--- BEGIN Given data ---

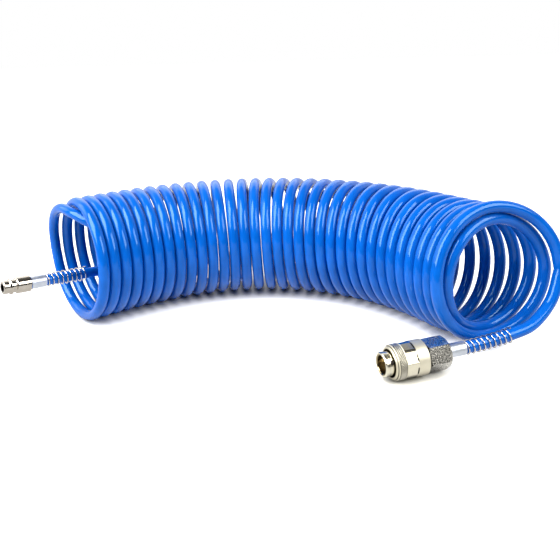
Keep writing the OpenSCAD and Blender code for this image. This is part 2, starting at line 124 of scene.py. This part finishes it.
def smooth(points, steps):
    """A line through the points, the same kind as in the source."""
    p = [2 * points[0] - points[1]] + list(points) + [2 * points[-1] - points[-2]]
    out = []
    for i in range(1, len(p) - 2):
        a, b, c, d = p[i - 1], p[i], p[i + 1], p[i + 2]
        for j in range(steps):
            t = j / steps
            out.append(0.5 * (2 * b + (c - a) * t + (2 * a - 5 * b + 4 * c - d) * t * t
                              + (3 * b - a - 3 * c + d) * t ** 3))
    return out + [p[-2]]


# Places of the two fittings: local +Z runs from the fitting's tip to the hose
C_TIP, C_YAW, C_TILT = Vector((62.307, -98.973, 11.306)), 15.5, 1.5
P_TIP, P_YAW, P_TILT = Vector((-193.119, -42.082, 46.095)), 44, -7
C_HOSE, C_FERRULE, C_KINK, C_BEND, C_FLARE = 45.4, 13.6, 36.0, 9.0, 0.2
P_HOSE, P_FERRULE, P_KINK, P_BEND, P_FLARE = 19.5, 11.3, 33.0, 0.01, 0.6
CURLS, WIRE, WIRE_SLACK = 9, 0.9, 0.15


def fitting_frame(tip, yaw, tilt):
    return (Matrix.Translation(tip) @ Matrix.Rotation(math.radians(yaw), 4, "Z")
            @ Matrix.Rotation(math.radians(90 - tilt), 4, "Y"))


AT_C = fitting_frame(C_TIP, C_YAW, C_TILT)
AT_P = fitting_frame(P_TIP, P_YAW, P_TILT)


def bent_point(bend, span, s, r=0.0, turn=0.0):
    """A point beside the middle of the hose where it bends up inside a kink spring."""
    big, a = span / math.radians(bend), math.radians(bend * s / span)
    return (Vector((-big * (1 - math.cos(a)), 0, big * math.sin(a)))
            + r * (math.cos(turn) * Vector((-math.cos(a), 0, -math.sin(a)))
                   + math.sin(turn) * Vector((0, -1, 0))))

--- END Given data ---

Everything from the first line through the line containing "CURLS, WIRE, WIRE_SLACK = 9, 0.9, 0.15" should be quoted exactly, and nothing beyond it.

Problem solution =
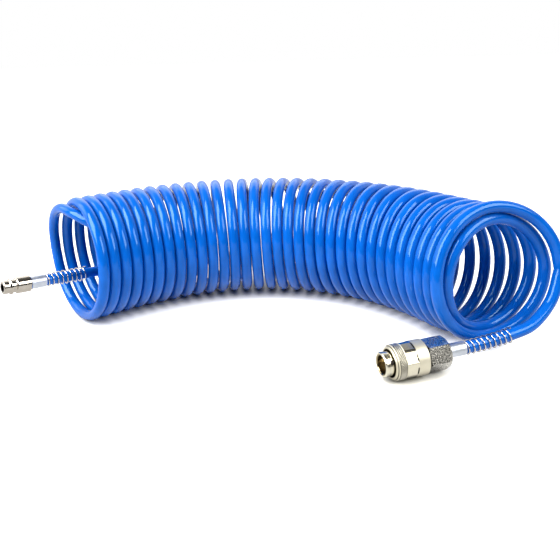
Keep writing the OpenSCAD and Blender code for this image. This is part 2, starting at line 124 of scene.py. This part finishes it.
def smooth(points, steps):
    """A line through the points, the same kind as in the source."""
    p = [2 * points[0] - points[1]] + list(points) + [2 * points[-1] - points[-2]]
    out = []
    for i in range(1, len(p) - 2):
        a, b, c, d = p[i - 1], p[i], p[i + 1], p[i + 2]
        for j in range(steps):
            t = j / steps
            out.append(0.5 * (2 * b + (c - a) * t + (2 * a - 5 * b + 4 * c - d) * t * t
                              + (3 * b - a - 3 * c + d) * t ** 3))
    return out + [p[-2]]


# Places of the two fittings: local +Z runs from the fitting's tip to the hose
C_TIP, C_YAW, C_TILT = Vector((62.307, -98.973, 11.306)), 15.5, 1.5
P_TIP, P_YAW, P_TILT = Vector((-193.119, -42.082, 46.095)), 44, -7
C_HOSE, C_FERRULE, C_KINK, C_BEND, C_FLARE = 45.4, 13.6, 36.0, 9.0, 0.2
P_HOSE, P_FERRULE, P_KINK, P_BEND, P_FLARE = 19.5, 11.3, 33.0, 0.01, 0.6
CURLS, WIRE, WIRE_SLACK = 9, 0.9, 0.15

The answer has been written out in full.